■ Your objective:
Quote verbatim the span of lines that begins the listing below and closes with the line containing "along one edge.".

■ Data provided:
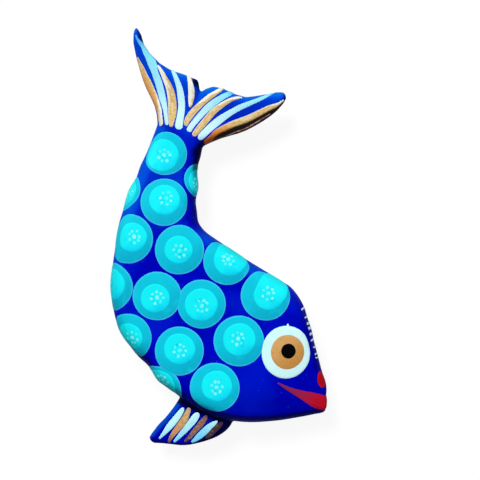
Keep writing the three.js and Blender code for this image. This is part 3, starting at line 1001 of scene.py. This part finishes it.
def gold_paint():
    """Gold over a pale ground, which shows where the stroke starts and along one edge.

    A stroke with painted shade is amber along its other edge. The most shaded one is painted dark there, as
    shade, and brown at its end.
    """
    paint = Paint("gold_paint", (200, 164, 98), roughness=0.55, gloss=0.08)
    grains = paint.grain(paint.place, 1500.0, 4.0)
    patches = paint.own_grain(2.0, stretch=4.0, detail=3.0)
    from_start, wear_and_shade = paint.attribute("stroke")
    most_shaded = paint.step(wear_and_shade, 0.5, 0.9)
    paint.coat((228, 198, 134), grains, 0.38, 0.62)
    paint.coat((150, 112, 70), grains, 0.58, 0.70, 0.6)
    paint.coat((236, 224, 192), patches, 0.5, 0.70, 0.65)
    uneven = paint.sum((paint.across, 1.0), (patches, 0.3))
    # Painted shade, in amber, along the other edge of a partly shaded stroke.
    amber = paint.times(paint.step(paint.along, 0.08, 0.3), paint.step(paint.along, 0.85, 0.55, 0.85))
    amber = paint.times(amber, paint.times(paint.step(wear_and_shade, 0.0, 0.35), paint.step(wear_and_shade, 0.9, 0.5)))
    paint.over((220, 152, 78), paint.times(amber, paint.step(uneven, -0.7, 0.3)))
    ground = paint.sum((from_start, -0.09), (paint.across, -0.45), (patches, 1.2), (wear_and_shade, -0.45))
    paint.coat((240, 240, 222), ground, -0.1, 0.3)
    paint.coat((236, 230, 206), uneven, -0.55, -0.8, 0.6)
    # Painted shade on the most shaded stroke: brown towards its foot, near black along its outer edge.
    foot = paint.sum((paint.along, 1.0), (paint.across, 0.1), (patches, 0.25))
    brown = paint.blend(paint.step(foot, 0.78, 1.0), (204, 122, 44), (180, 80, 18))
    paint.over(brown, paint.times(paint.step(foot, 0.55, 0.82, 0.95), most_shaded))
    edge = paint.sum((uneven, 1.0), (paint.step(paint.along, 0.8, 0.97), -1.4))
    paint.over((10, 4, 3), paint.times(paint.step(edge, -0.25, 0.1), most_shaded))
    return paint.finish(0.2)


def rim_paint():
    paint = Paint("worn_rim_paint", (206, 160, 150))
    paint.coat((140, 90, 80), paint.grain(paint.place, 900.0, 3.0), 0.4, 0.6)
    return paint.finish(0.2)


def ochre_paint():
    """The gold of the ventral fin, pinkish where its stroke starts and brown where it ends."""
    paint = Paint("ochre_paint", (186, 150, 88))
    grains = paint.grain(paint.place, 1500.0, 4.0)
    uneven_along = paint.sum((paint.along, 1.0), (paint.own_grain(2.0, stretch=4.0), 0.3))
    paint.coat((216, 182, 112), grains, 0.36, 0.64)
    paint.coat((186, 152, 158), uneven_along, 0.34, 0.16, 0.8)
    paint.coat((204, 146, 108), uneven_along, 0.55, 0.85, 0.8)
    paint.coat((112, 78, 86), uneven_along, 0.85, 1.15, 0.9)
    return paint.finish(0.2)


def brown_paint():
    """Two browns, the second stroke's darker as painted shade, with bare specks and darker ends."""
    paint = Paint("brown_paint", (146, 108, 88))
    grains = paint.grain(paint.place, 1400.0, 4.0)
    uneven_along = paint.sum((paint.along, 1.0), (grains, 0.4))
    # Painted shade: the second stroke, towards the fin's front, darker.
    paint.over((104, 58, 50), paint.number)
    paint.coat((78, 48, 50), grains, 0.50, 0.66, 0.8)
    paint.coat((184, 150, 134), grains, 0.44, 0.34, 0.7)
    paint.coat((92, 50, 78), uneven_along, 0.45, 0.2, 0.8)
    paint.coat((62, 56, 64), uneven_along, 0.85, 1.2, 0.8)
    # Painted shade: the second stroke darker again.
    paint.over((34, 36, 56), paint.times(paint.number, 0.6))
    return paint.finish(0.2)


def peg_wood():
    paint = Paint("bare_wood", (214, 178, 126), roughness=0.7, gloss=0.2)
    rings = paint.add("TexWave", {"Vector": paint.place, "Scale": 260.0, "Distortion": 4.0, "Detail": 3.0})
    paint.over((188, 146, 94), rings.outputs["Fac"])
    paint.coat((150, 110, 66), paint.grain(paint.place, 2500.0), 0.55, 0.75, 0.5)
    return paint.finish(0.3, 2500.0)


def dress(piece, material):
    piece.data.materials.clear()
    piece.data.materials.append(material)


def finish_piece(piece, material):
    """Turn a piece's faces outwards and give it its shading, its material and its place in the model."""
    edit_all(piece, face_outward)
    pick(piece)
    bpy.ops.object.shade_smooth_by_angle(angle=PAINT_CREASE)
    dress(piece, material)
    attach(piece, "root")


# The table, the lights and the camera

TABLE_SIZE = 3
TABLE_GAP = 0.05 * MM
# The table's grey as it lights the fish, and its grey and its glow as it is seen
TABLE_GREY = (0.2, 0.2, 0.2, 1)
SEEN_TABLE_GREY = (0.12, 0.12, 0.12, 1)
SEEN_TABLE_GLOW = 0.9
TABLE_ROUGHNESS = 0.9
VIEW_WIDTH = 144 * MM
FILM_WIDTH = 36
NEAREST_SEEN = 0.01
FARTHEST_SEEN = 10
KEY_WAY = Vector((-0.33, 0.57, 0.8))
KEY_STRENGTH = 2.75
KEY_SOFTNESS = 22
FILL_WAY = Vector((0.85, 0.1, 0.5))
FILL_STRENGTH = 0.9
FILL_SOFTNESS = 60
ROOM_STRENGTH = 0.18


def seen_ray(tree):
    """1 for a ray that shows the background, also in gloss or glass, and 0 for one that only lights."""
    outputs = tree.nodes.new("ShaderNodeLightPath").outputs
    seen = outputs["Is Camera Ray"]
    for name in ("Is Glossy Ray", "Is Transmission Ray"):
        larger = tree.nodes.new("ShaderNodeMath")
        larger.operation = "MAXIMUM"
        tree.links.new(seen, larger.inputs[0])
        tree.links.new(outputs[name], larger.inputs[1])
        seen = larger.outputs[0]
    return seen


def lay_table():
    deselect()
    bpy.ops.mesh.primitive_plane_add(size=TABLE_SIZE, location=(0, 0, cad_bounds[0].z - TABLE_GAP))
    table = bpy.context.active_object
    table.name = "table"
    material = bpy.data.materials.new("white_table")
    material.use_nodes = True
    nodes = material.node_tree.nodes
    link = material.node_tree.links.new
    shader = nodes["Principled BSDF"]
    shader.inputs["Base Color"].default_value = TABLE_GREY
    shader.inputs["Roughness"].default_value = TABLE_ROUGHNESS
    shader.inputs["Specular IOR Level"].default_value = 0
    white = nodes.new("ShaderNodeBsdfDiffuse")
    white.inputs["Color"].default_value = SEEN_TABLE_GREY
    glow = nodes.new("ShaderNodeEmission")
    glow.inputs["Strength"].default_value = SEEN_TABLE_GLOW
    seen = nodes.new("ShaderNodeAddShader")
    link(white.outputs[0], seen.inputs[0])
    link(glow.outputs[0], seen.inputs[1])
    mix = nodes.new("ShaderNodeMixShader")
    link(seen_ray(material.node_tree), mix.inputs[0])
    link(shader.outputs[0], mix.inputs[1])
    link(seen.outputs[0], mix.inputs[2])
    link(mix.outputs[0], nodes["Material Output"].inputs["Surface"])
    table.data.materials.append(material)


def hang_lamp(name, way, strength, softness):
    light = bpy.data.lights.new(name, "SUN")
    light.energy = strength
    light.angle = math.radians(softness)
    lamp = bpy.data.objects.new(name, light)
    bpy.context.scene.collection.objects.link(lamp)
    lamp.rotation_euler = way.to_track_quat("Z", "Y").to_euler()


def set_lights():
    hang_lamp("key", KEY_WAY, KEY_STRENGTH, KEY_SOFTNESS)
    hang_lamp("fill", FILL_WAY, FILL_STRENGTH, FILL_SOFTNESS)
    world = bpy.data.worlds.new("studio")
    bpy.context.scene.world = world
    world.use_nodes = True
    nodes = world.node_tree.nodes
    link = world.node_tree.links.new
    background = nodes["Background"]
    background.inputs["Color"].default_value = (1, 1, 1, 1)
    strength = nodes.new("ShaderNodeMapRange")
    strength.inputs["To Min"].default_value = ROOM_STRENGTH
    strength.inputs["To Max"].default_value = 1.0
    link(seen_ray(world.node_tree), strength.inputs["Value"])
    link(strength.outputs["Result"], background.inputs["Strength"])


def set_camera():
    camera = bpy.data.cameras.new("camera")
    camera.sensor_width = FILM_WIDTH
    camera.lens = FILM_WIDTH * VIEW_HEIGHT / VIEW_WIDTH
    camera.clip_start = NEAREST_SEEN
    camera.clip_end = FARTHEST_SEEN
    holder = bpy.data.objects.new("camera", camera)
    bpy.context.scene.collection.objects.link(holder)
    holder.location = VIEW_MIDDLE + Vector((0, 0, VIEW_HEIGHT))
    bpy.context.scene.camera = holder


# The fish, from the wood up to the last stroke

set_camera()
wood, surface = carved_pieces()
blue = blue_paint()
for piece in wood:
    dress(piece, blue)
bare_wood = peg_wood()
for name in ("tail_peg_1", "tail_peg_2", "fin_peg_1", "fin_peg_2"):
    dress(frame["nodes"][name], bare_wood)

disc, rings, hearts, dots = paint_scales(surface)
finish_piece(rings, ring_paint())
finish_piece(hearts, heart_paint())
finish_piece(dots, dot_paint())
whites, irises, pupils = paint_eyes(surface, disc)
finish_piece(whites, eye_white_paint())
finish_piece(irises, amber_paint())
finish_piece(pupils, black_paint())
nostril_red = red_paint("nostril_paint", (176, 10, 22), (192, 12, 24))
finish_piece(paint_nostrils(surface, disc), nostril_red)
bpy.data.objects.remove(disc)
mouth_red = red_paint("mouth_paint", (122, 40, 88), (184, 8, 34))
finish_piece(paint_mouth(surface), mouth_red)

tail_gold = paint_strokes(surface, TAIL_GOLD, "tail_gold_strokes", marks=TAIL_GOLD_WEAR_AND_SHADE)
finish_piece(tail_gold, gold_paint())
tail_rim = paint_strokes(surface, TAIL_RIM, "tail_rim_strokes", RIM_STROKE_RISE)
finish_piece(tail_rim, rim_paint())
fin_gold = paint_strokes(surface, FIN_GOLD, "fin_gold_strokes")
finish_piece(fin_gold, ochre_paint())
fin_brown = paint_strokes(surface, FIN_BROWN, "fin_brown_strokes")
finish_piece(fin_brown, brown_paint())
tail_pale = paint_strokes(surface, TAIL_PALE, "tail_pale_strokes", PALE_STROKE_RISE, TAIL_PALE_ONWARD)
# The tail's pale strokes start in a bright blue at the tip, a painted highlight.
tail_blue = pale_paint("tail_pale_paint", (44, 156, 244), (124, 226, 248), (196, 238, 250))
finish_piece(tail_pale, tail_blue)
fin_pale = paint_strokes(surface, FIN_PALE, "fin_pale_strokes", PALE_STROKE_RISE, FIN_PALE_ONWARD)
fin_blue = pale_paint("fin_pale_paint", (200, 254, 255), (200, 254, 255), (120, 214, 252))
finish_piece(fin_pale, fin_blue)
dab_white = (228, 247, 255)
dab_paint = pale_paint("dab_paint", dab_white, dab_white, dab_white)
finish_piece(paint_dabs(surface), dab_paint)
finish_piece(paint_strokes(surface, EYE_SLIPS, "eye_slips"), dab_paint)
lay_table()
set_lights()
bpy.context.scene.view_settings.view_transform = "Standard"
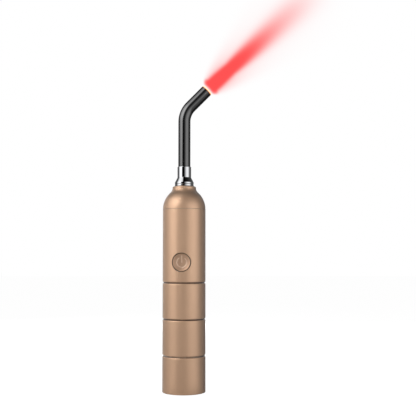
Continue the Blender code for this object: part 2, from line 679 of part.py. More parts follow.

■ Written response:
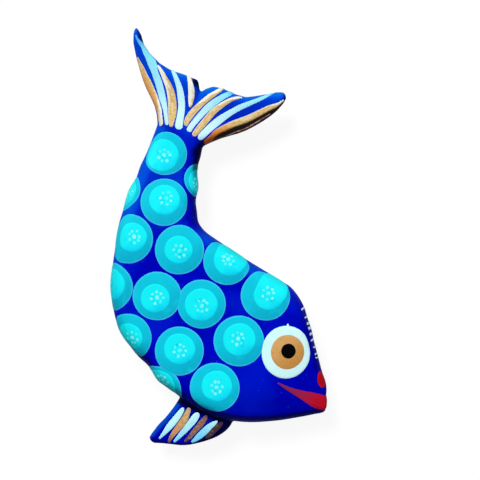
Keep writing the three.js and Blender code for this image. This is part 3, starting at line 1001 of scene.py. This part finishes it.
def gold_paint():
    """Gold over a pale ground, which shows where the stroke starts and along one edge.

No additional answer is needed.